Sans tomber dans la facilité en affirmant que ce livre au titre imprononçable a les défauts de ses qualités, on peut penser que la complexité du texte pourra effrayer plus d’un lecteur indolent. Son style copieux, ses phrases longues, son passé simple et ses adverbes pourront autant séduire qu’exaspérer. Il ne faut pas s’attendre à se reposer dans cette lecture. Mais l’on peut se risquer à parier que tout lecteur faisant l’effort de se plonger dans son style dense ne sera pas déçu.

Encore un mot...

Un roman hilarant, déconcertant et poétique.

Une phrase

«Antoine avait cherché méthodiquement à échapper à la destination interdite mais, tétanisé par la peur de ne pas réussir, il avait multiplié les tentatives hasardeuses, se fourvoyant dans des projets trop originaux pour être praticables, se rabattant ensuite sur des idées trop plates pour être dignes des vacances, péchant par défaut ou par excès d’audace, jusqu’à se sentir totalement perdu et conclure, la mort dans l’âme, que la seule solution viable, quoique ruineuse, pour lui et ses deux filles, était de partir au Kloub comme Madeleine l’avait fait l’année précédente. Elle était à peu près certaine, cependant, que rien de très grave n’avait pu arriver, grâce à la tendance d’Antoine à se reposer sur les autres, à suivre le mouvement, à se fondre dans le groupe.

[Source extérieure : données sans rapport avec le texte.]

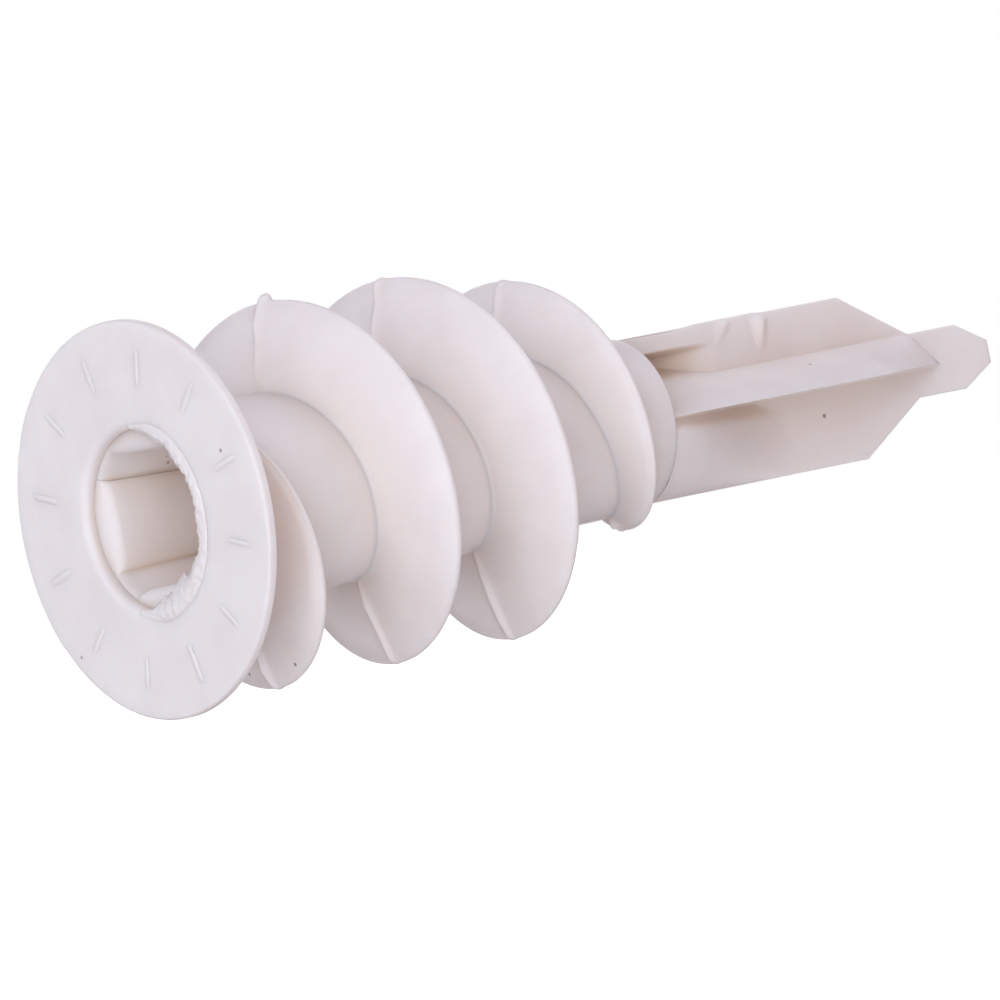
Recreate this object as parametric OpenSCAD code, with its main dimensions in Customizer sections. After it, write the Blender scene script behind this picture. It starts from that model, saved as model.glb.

Cet instinct grégaire, même s’il avait davantage encore contribué à l’atrophie de ses facultés psychomotrices, s’était révélé tout à fait salutaire ; il était en effet plus rationnel pour des personnes au comportement aussi hasardeux de compter sur autrui que sur elles-mêmes ». (p. 85)

L'auteur

Jean-Baptiste de Froment, né en 1977, a étudié en classes préparatoires littéraires au Lycée Henri IV puis à l’Ecole Normale Supérieure de la rue d’Ulm. Il est agrégé de philosophie et a enseigné cette discipline à l’Université de Nanterre. ll a été conseiller à l’Elysée et élu au Conseil de Paris. Haut fonctionnaire, il est actuellement conseiller en charge du patrimoine au Ministère de la Culture. Il est l’auteur d’un précédent roman, État de Nature, paru en 2019 (Editions Aux Forges de Vulcain).